April 5th 1942 Hitler issued War Directive no.41, code-named Fall Blau, or Case Blue; the outline of his strategy for the Caucasus offensive, already contradicting his earlier assertions that talk of a Winter battle was ‘nonsense’ (see below).
As is the dictators prerogative, in his introduction to this directive he was either deliberately misleading, knowingly misrepresenting the facts to his men, or he had deeply miscalculated the numbers and resolve of the Soviets.
And of course, if he had made that fundamental error he wouldn’t be the first to do so…
Napoleon had famously remarked to Murat, “Plant our eagles here (in Poland), 1813 will see us in Moscow and 1814 in Saint Petersburg. Russia’s war is a war of three years.”
On the anniversary of Napoleon’s proclamation that he would take Russia, and a year earlier than Fall Blau had been conceived, Hitler set out his own plans for his conquest of Russia.

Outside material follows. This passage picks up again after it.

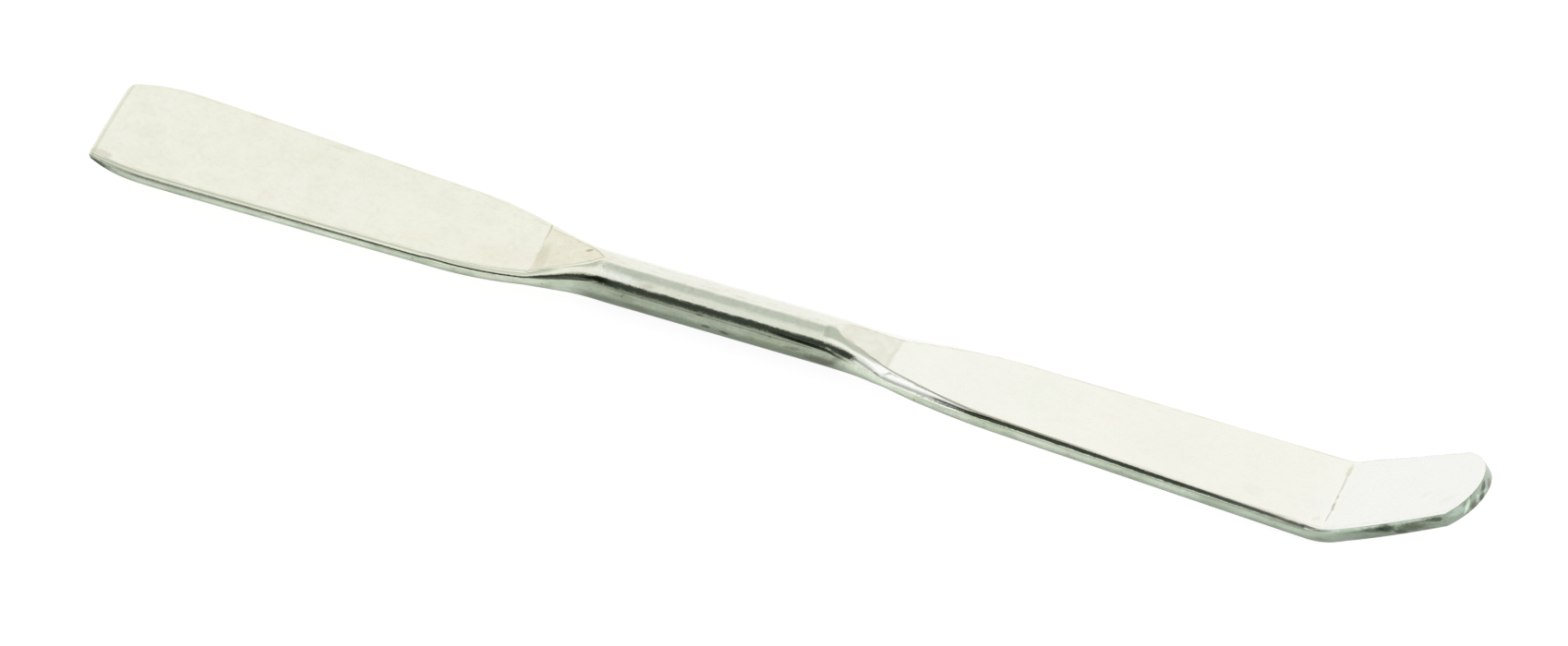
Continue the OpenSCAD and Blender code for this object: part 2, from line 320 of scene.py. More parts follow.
class Shape:
    """The rule that gives each point of the surface, as fields over a grid's points."""

    def __init__(self, nodes, sizes):
        self.nodes = nodes
        for name, value in sizes.items():
            setattr(self, name, value)
        self.rod_r = self.rod_d / 2
        self.neck_s = self.square_l - self.square_neck_back
        self.shoulder_s = self.neck_s + self.square_shoulder_l
        self.rod_start = self.square_l + self.square_ramp_l
        self.rod_end = self.rod_start + self.rod_l
        self.bent_shoulder_s = self.rod_end + self.bent_shoulder_in
        self.bent_neck_s = self.bent_shoulder_s + self.bent_shoulder_l
        self.bent_foot = self.rod_end + self.bent_ramp_l
        self.bend_s = self.bent_foot + self.bent_l
        bend_half = self.bend_r * self.tip_angle / 2
        self.bend_in = self.bend_s - bend_half
        self.tip_s = self.bend_s + bend_half
        self.total_s = self.bend_s + self.tip_l
        self.round_s = self.total_s - self.tip_r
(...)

As is the dictators want, he ignored the facts of the situation and twisted the truth to fit his own argument and fit the pretext he needed for war. He claimed, falsely, that Russia was threatening Germany with a huge build up of troops on their border. “…Approximately 160 divisions (were) massed on our frontier,” he lied. A European crusade against Bolshevism was needed, he claimed, in what Antony Beevor (2) says was a ‘shameless lie’ told to both his people and his troops.